Glue is not exclusively a compression phenomenon, however. Harmonic saturation can glue by adding shared odd- or even-order harmonics to every element of a bus, effectively wrapping them in the same timbral fingerprint. A tape machine running at 15 ips with a hot input signal imposes a gentle high-frequency rolloff, subtle intermodulation distortion, and low-level noise floor across everything recorded to it; the result is that every track on a tape-recorded album carries traces of the same physical medium. Analog summing consoles perform a similar function at a lower intensity — the transformer coloration, the slight noise floor, the gentle saturation on loud transients — all of it is shared, and that sharing registers as cohesion. Digital productions that feel sterile are often missing precisely this layer of shared physical imprint.

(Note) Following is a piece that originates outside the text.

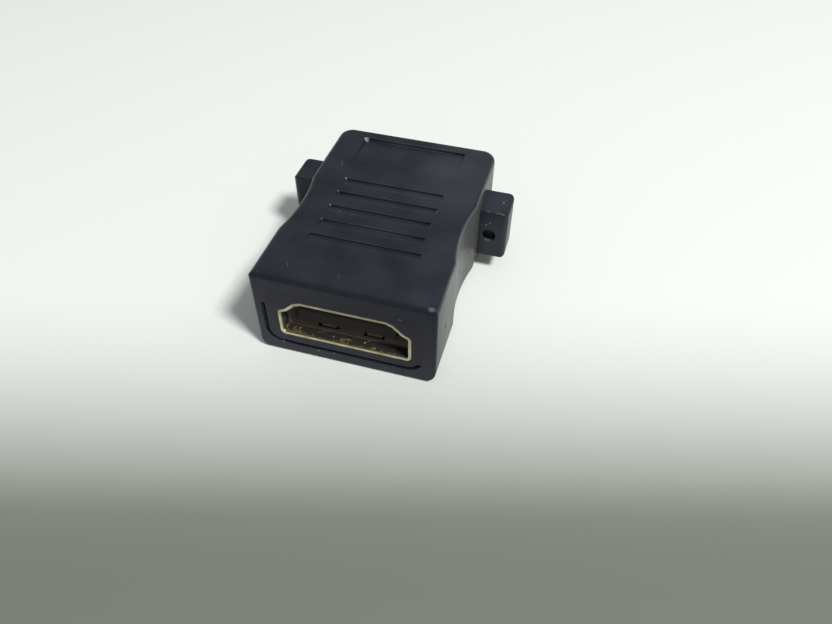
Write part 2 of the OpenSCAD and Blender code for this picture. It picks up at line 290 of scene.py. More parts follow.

It is important to distinguish glue from mere loudness or compression artifacts. A mix that has been over-compressed may have reduced dynamic range without any increase in cohesion — in fact, excessive limiting can destroy the transient relationships between elements, turning glue into cement. True glue preserves the individual character of each instrument while adding a connective tissue between them. The kick still punches, the snare still cracks, the vocal still has breath — but they all move together in a way that suggests they share a physical space and a common destiny in the frequency domain. This balance is what separates the work of elite mixing engineers from technically correct but emotionally inert mixes.

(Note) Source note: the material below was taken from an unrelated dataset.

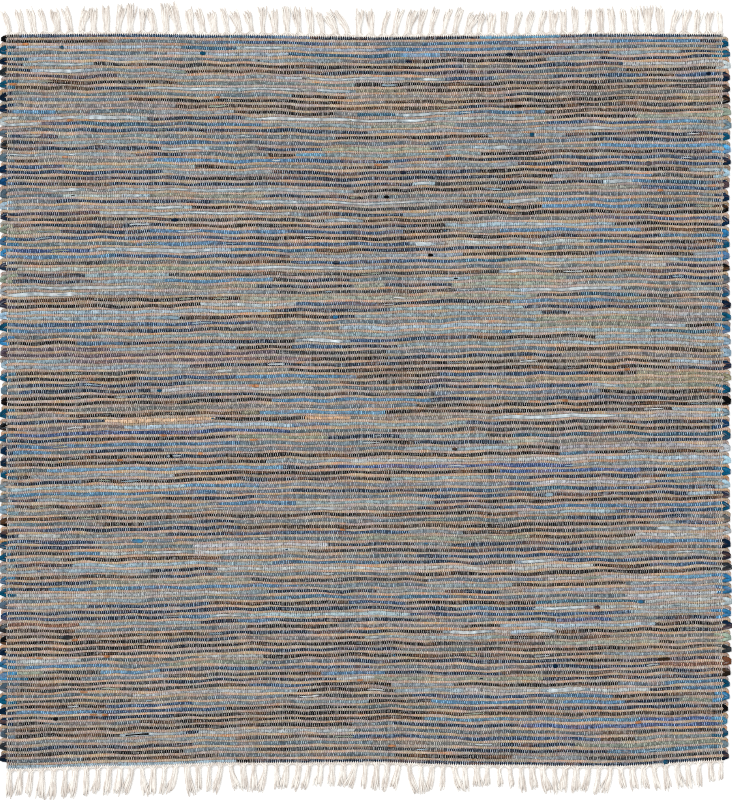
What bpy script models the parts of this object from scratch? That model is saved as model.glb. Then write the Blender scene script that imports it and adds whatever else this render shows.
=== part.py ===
"""A flat-woven rag rug of denim rag rows and jute rows, with a knotted warp fringe at each end.

Units are metres. +X runs along the rows, +Y from the near end to the far end, and +Z is up.
The rug lies flat, and the origin is the middle of its underside.
"""

import math
from collections import namedtuple

import bmesh
import bpy
import numpy as np

MM = 0.001

# ---- Woven field -----------------------------------------------------------------------------------

FIELD_WIDTH = 1.830  # along the rows, over the selvedge turns
FIELD_LENGTH = 1.830  # from the first denim row to the last, before the ends drift
THICKNESS = 6.5 * MM  # through a denim row and the warps over and under it
DENIM_ROWS = 123
DENIM_SHARE = 0.62  # of a row pitch, the rest is a jute row
GROOVE_DEPTH = 1.6 * MM  # from the denim rows' crests down to a jute row, on both faces
SELVEDGE_BAND = 20 * MM  # the width over which the rows thin out into their turns
SELVEDGE_ROUND = 1.5 * MM  # how far the turns' edge lies in from both faces
TURN_CORNER = 3 * MM  # how far a selvedge turn's two corners draw in from its middle
TURN_NOTCH = 7 * MM  # how deep the edge draws in between two selvedge turns
PIECE_GAP = 0.3 * MM  # between the field and each fringe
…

In modern production contexts, glue is discussed both as a goal and as a specific category of plugin or hardware insert. The term appears on mix bus compressors (Cytomic The Glue, Universal Audio SSL G Bus Compressor), in plugin marketing copy, and in engineer interviews where veterans describe the magic of running a full mix through an SSL 4000 console's master bus section. Understanding glue means understanding that cohesion is not automatic — it must be engineered, and the choice of tools, topology, and settings determines whether the result is a record or merely a mix.

02 How It Works

The mechanics of glue begin with shared gain reduction. When a compressor is placed across a bus carrying multiple sources, its detector circuit — whether fed by a peak, RMS, or program-dependent signal — responds to the summed amplitude envelope of all those sources together. The result is that the compressor's gain cell applies the same instantaneous attenuation to every track in the group simultaneously. Physically, this means that the transient of a kick drum does not just reduce the kick; it momentarily reduces the entire mix by the same dB amount. On the release phase, every element in the bus rises back together, creating what engineers describe as the mix "breathing" or "pumping" as a unit. The ear interprets this correlated dynamic motion as evidence of a shared acoustic environment — the same perceptual shorthand that makes a live band recording feel like a room.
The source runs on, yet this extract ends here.